Posted by  on  01/20  at  05:24 PM

I paused a minute when I heard of Miep’s passing. She was an amazing woman, and oddly, I felt a certain connection to her since I portrayed her in The Diary of Anne Frank in High School. RIP Miep.

Posted by N.H. Senzai  on  01/21  at  08:46 PM

What a lovely post, Sarah. That diary made a huge impact on me as a teenager. I always admired the bravery of the family that hid Anne.

Posted by  on  01/23  at  05:10 AM

Thank you for this beautiful tribute, Sarah. I remember the first time I read Anne Frank’s diary as a teenager. Incredible story. Inspiring girl. I was able to visit her house when my family visited Amsterdam. What a moving experience; I’ll never forget it.

Posted by Amy Sonnichsen  on  01/25  at  12:36 AM

You never cease to amaze me with your sensitivity, your sense of place, and your understanding of the human condition. You are truly a remarkable woman and I am the luckiest man in the world.

Posted by  on  01/26  at  02:16 AM

Thank you for this post, Sarah. I had not heard of Miep’s passing. I know her story so well, as Anne has been always been my hero. My own “pilgrimage” to Het Achterhuis in Amsterdam was one of the most moving experiences of my life. What a privilege you had in meeting Miep, and what a gift she and Anne gave the world. We remain in their debt.
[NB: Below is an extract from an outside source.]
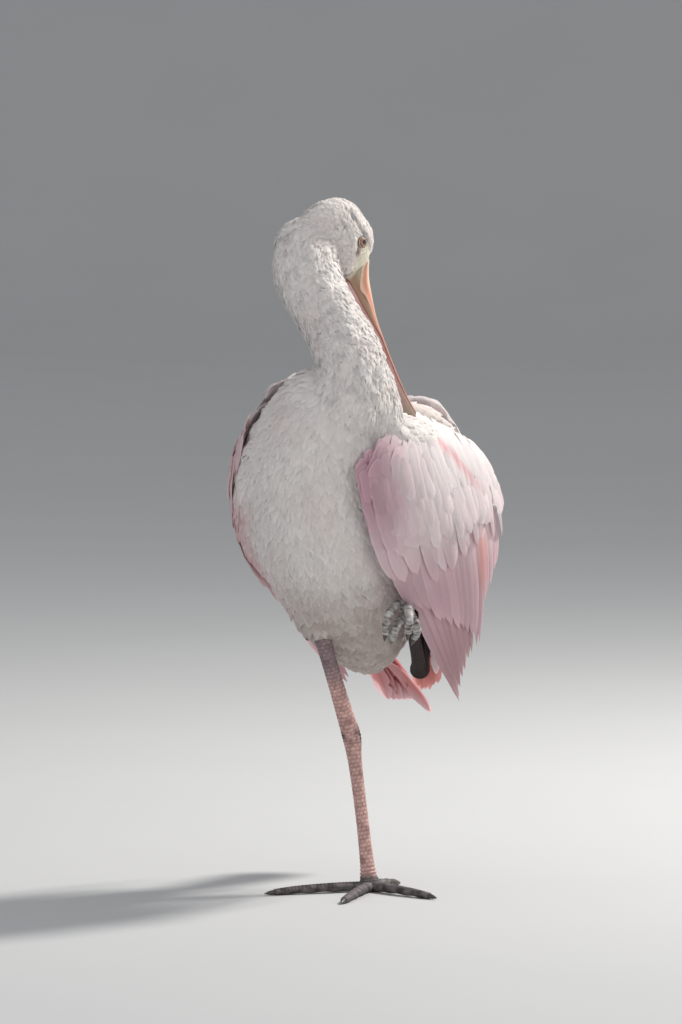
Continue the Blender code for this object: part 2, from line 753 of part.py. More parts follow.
def make_standing_leg():
    skin = shade("leg skin", LEG_PINK, 0.6)
    dark = shade("foot skin", LEG_DARK, 0.6)
    height = TOE_RADIUS * 0.85 - TOE_SINK
    pieces = []
    routes = []
    for _, knuckle, middle, tip in TOES:
        lift = UP * height
        low = UP * (TOE_TIP_RADIUS * 0.85 - TOE_SINK)
        points = [SOLE_CENTRE + lift, knuckle + lift + UP * 0.5, middle + lift * 0.9, tip + low]
        routes.append((SOLE_CENTRE, knuckle, middle, tip))
        pieces.append(toe_form(points, TOE_RADIUS, TOE_TIP_RADIUS))
    for first, second in ((0, 1), (1, 2)):
        pieces.append(web_form(routes[first], routes[second], WEB_THICKNESS / 2 + 0.2))
    pad = [ring(SOLE_CENTRE + UP * height, RIGHTWARDS, BACK, radius, radius, LEG_SIDES)
           for height, radius in PAD_RINGS]
    pieces.append(loft(pad))
    node("foot_right", pieces, dark, cutters=[below(0)])
    rise = (ANKLE - TARSUS_FOOT).normalized()
    tarsus_start = Vector((-0.5, 0.4, PAD_HEIGHT - 2))
    node("tarsus_right", [leg_tube(
        (tarsus_start, tarsus_start + rise * 14, tarsus_start + rise * 55, ANKLE - rise * 14, ANKLE),
        (14, 10.6, TARSUS_WIDTH, 11, ANKLE_WIDTH))], skin, cutters=[below(PAD_HEIGHT + GAP)])
    climb = (SHANK_TOP - ANKLE).normalized()
    start = ANKLE + climb * GAP * 1.6
    knob = Route((ANKLE - rise * 14, ANKLE), (11, ANKLE_WIDTH))
    node("shank_right", [leg_tube(
        (start, start + climb * 12, start + climb * 30, SHANK_TOP - climb * 20, SHANK_TOP),
        (ANKLE_WIDTH, 13.2, SHANK_WIDTH, 12, 14))], skin,
        cutters=[tube(knob, 4, LEG_SIDES, grow=GAP), torso_form(GAP)])
    thigh_start = SHANK_TOP + climb * GAP
    thigh = Route((thigh_start, thigh_start + climb * 10, thigh_start + climb * 24, THIGH_TOP), THIGH_WIDTHS)
    node("thigh_right", [tube(thigh, 8, 16)], shade("thigh feathers", WHITE_DOWN, 0.9),
         cutters=[torso_form(GAP)])


def make_raised_leg():
    skin = shade("raised leg skin", LEG_DARK, 0.6)

    def thigh(grow=0.0):
        route = Route((LEFT_HIP, (LEFT_HIP + LEFT_KNEE) / 2, LEFT_KNEE), (54, 42, 20))
        return tube(route, 7, 14, grow=grow)

    def shank(grow=0.0):
        route = Route((LEFT_KNEE + drop * 6, LEFT_KNEE + drop * 28, LEFT_ANKLE - drop * 16, LEFT_ANKLE),
                      (18, 13, 12, ANKLE_WIDTH))
        return tube(route, 8, LEG_SIDES, grow=grow)

    drop = (LEFT_ANKLE - LEFT_KNEE).normalized()
    node("thigh_left", [thigh()], shade("left thigh feathers", WHITE_DOWN, 0.9), cutters=[torso_form(GAP)])
    node("shank_left", [shank()], skin, cutters=[torso_form(GAP), thigh(GAP)])
    lift = (LEFT_TOE_BASE - LEFT_ANKLE).normalized()
    start = LEFT_ANKLE + lift * 2
    node("tarsus_left", [leg_tube(
        (start, start + lift * 14, start + lift * 50, LEFT_TOE_BASE - lift * 12, LEFT_TOE_BASE),
        (14, 10.6, TARSUS_WIDTH, 10, 12))], skin, cutters=[torso_form(GAP), shank(GAP)])
    base = LEFT_TOE_BASE + lift * (GAP + 5)
    pieces = [ball(base, 6.6, 10, 7)]
    for knuckle, bend, tip in RAISED_TOES:
        pieces.append(toe_form([base, base + knuckle, base + bend, base + tip], 3.7, 2.7))
    node("foot_left", pieces, skin, cutters=[
        torso_form(GAP),
        tube(Route((LEFT_TOE_BASE - lift * 12, LEFT_TOE_BASE), (10, 12)), 3, LEG_SIDES, grow=GAP)])


def make_torso():
    node("torso", [torso_form()], shade("breast and back feathers", WHITE_DOWN, 0.9))


def make_tail():
    side = TAIL_LINE.cross(UP).normalized()
    side = Matrix.Rotation(-TAIL_ROLL, 3, TAIL_LINE) @ side
    top = side.cross(TAIL_LINE).normalized()
    stump = Route((TAIL_ROOT - TAIL_LINE * 24, TAIL_ROOT, TAIL_ROOT + TAIL_LINE * 22), (32, 34, 28))
    pieces = [tube(stump, 6, 12, across=side, flatten=0.42)]
    # A closed tail: the middle pair lies on top and each feather outwards lies under the last
    order = sorted(range(TAIL_COUNT), key=lambda n: (abs(2 * n - TAIL_COUNT + 1), n))
    for layer, n in enumerate(order):
        place = -1 + 2 * n / (TAIL_COUNT - 1)
        turn = Matrix.Rotation(-place * TAIL_SPREAD, 3, top)
        heading, own_side = turn @ TAIL_LINE, turn @ side
        lift = ((TAIL_COUNT - 1) / 2 - layer) * TAIL_LAYER
        root = TAIL_ROOT + side * (place * TAIL_ROOT_HALF) + top * lift
        reach = TAIL_LENGTH * (1 - 0.07 * place * place)
        stations = []
        for k, share in VANE_PROFILE:
            centre = root + heading * (reach * k) - top * (reach * 0.08 * k * k)
            half = TAIL_VANE_WIDTH / 2 * share
            stations.append([[centre + own_side * (edge * half) + top * (out * VANE_THICKNESS / 2)
                              for out in (1, -1)] for edge in (-1, 0, 1)])
        pieces.append(vane_mesh(stations))
    node("tail", pieces, shade("tail feathers", ROSE, 0.7), cutters=[torso_form(GAP)])


def wing_nodes(side, sheet, layers, lean, arm, shoulders, cutters, over=()):
    """The three nodes of one wing. cutters and shoulders give fresh forms, over joins the coverts."""
    pink = shade(side + " wing coverts", PALE_PINK, 0.7)
    rose = shade(side + " wing quills", ROSE, 0.7)

    def arm_forms(grow=0.0):
        return [tube(arm, ARM_RINGS, ARM_SIDES, grow=grow)] + shoulders(grow)

    def clear_of_coverts():
        low, _, high = layers["coverts"]
        return arm_forms(GAP) + [sheet_slab(sheet, (-0.02, SLAB_END + 0.01), ALL_STEPS, low - GAP, high)]

    def tier(name, lift):
        return shingles(sheet, *TIERS[name], lift, lean)

    low, middle, high = layers["coverts"]
    pieces = arm_forms() + list(over) + [sheet_slab(sheet, (0, SLAB_END), ALL_STEPS, low, high)]
    pieces += tier("coverts", middle) + tier("median", layers["median"])
    node("wing_" + side + "_coverts", pieces, pink, cutters=cutters())
    low, middle, high = layers["arm"]
    pieces = [sheet_slab(sheet, ROOT_SLAB, ARM_STEPS, low, high)] + tier("arm", middle) + tier("tertials", middle)
    node("wing_" + side + "_secondaries", pieces, rose, cutters=cutters() + clear_of_coverts())
    low, middle, high = layers["hand"]
    pieces = [sheet_slab(sheet, ROOT_SLAB, HAND_STEPS, low, high)] + tier("hand", middle)
    node("wing_" + side + "_primaries", pieces, rose, cutters=cutters() + clear_of_coverts())


def make_left_wing():
    outward = Vector((1, -0.6, 0.2))
    sheet = Sheet(LEFT_WING, outward, margin=WING_MARGIN)
    arm = Route([sheet.lifted(0, y, ARM_LIFT) for y, _ in LEFT_ARM], [width for _, width in LEFT_ARM])
    shoulder = Route([*LEFT_SHOULDER, sheet.lifted(0, 0.6, ARM_LIFT)], SHOULDER_WIDTHS)

    def shoulders(grow):
        return [tube(shoulder, 6, 12, grow=grow)]

    def cutters():
        return [torso_form(GAP), bill_clearance(GAP * 2),
                tube(neck_route(), NECK_RINGS, NECK_SIDES, across=RIGHTWARDS, end=NECK_CUTS[2],
                     grow=GAP)]

    # Front shoulder feathers lie over the arm, side by side, from the shoulder to the back edge
    cover = Sheet([[sheet.lifted(x, y, lift + top) for x, lift in COVER_ROWS]
                   for y, top in COVER_COLUMNS], outward)
    over = shingles(cover, 6, (0, 0), (0.62, 1.0), (0.2, 0.88), (0.06, 0.92), 0, -1)
    wing_nodes("left", sheet, LEFT_LAYERS, -1, arm, shoulders, cutters, over)
    mantle = Sheet(LEFT_MANTLE, Vector((0.3, 0.7, 0.7)))
    pieces = [sheet_slab(mantle, (-0.05, 0.14), ALL_STEPS, -2.5, 5)]
    pieces += shingles(mantle, 6, (0.08, 0.08), (0.98, 0.98), (0.06, 0.94), (0.04, 0.95), -0.8, 1)
    pieces += shingles(mantle, 5, (0.08, 0.08), (0.62, 0.62), (0.08, 0.92), (0.08, 0.92), 3.0, 1)
    node("scapulars_left", pieces, shade("left shoulder feathers", WHITE_DOWN, 0.8), cutters=cutters())


def make_right_wing():
    rows = []
    for along, turns in RIGHT_ROWS:
        rows.append([torso_point(along, math.radians(turn), WING_MARGIN) for turn in turns])
    rows.append(RIGHT_TIPS)
    sheet = Sheet(rows, -BODY_LEFT + BODY_BACK * 0.3, margin=WING_MARGIN)
    arm = Route([sheet.lifted(0, y, 1) for y, _ in RIGHT_ARM], [width for _, width in RIGHT_ARM])

    def cutters():
        return [torso_form(GAP)]

    wing_nodes("right", sheet, RIGHT_LAYERS, 1, arm, lambda grow: [], cutters)
    mantle = Sheet([[torso_point(along, math.radians(turn), lift) for along in RIGHT_MANTLE_ALONG]
                    for turn, lift in RIGHT_MANTLE_TURNS], -BODY_LEFT + BODY_BACK)
    pieces = [sheet_slab(mantle, (-0.05, 0.16), ALL_STEPS, -3, 3)]
    pieces += shingles(mantle, 6, (0.1, 0.1), (0.98, 0.98), (0.06, 0.94), (0.14, 1.04), 0.8, 1)
    node("scapulars_right", pieces, shade("right shoulder feathers", WHITE_DOWN, 0.8), cutters=[
        torso_form(GAP), tube(arm, ARM_RINGS, ARM_SIDES, grow=GAP),
        sheet_slab(sheet, (-0.02, 0.6), (0, 11), -1, RIGHT_LAYERS["coverts"][2] + GAP)])


def clear_scene():
    for thing in list(bpy.data.objects):
        bpy.data.objects.remove(thing, do_unlink=True)


clear_scene()
MODEL = bpy.data.collections.new("roseate spoonbill")
bpy.context.scene.collection.children.link(MODEL)
BIRD = bpy.data.objects.new("bird", None)
MODEL.objects.link(BIRD)
make_torso()
make_neck()
make_head()
make_bill()
make_standing_leg()
make_raised_leg()
make_tail()
make_left_wing()
make_right_wing()
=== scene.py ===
"""The looks of a life-size roseate spoonbill that preens on one leg.

One skin lies under the down, feathers and bare face. Quills and coverts lie in tiers on bent sheets,
the bill, eyes, claws and scaled legs are pieces of their own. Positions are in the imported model's
frame: +Z up, the breast towards -Y, the bird's left towards +X. Named sizes are in millimetres and
MM turns them into metres.
"""
import math

import bmesh
import bpy
import numpy as np
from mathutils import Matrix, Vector
from mathutils.bvhtree import BVHTree

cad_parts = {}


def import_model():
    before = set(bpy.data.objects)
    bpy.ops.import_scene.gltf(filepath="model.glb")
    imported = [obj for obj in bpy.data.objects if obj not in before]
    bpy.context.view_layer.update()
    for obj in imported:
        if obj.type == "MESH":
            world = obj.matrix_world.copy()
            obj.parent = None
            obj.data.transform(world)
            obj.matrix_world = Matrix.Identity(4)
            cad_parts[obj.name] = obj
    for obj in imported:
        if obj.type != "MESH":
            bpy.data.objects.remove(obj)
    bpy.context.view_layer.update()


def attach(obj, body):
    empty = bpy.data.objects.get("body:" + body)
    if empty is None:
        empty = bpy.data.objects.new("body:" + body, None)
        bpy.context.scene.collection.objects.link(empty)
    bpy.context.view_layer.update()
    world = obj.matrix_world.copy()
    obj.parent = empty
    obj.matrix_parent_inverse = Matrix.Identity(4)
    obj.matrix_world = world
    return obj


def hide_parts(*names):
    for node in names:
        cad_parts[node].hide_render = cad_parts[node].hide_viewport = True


MM = 0.001
BODY = "root"

# Body, as in the solids: a long round form from the vent to the chest
BODY_CENTRE = (-23, -22, 282)
BODY_YAW = math.radians(12)
BODY_PITCH = math.radians(47)
BODY_STATIONS = (
    (-165, 2, 2, 5), (-155, 17, 15, 4), (-135, 31, 27, 4), (-110, 41, 40, 2), (-80, 49, 52, 0),
    (-45, 60, 60, -1), (0, 67, 66, -2), (45, 66, 66, -1), (85, 60, 59, 3), (115, 45, 48, 6),
    (138, 26, 32, 8), (150, 2, 2, 8),
)
NECK_ROUTE = ((-34, -76, 345), (-22, -98, 374), (-14, -101, 405), (-24, -88, 433), (-38, -75, 457),
              (-48, -62, 480), (-47, -52, 500), (-42, -46, 512))
NECK_WIDTHS = (74, 68, 57, 51, 50, 54, 52, 40)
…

Posted by Claire M. Caterer  on  02/04  at  12:23 AM

I was reading through your blog and saw this one.  Very meaningful to me.  I did see Miep’s passing and was touched.  Anne Frank’s diary holds a special place in my heart as it does in many women my age.  I was so glad when I saw it updated and made accessible to our new generation of readers.
Barbara

Posted by  on  03/16  at  09:38 PM

As a high school student I was involved in the play, The Diary of Anne Frank.  Every night as the German’s banged on the door, so effectively in our play, the girl playing Anne wept, though she was not supposed to.  The director asked her not to, as Anne showed such strength in the face of such adversity.  But every night the young actor cried.  And so did we all.  I was Miep.  Thank you for this entry.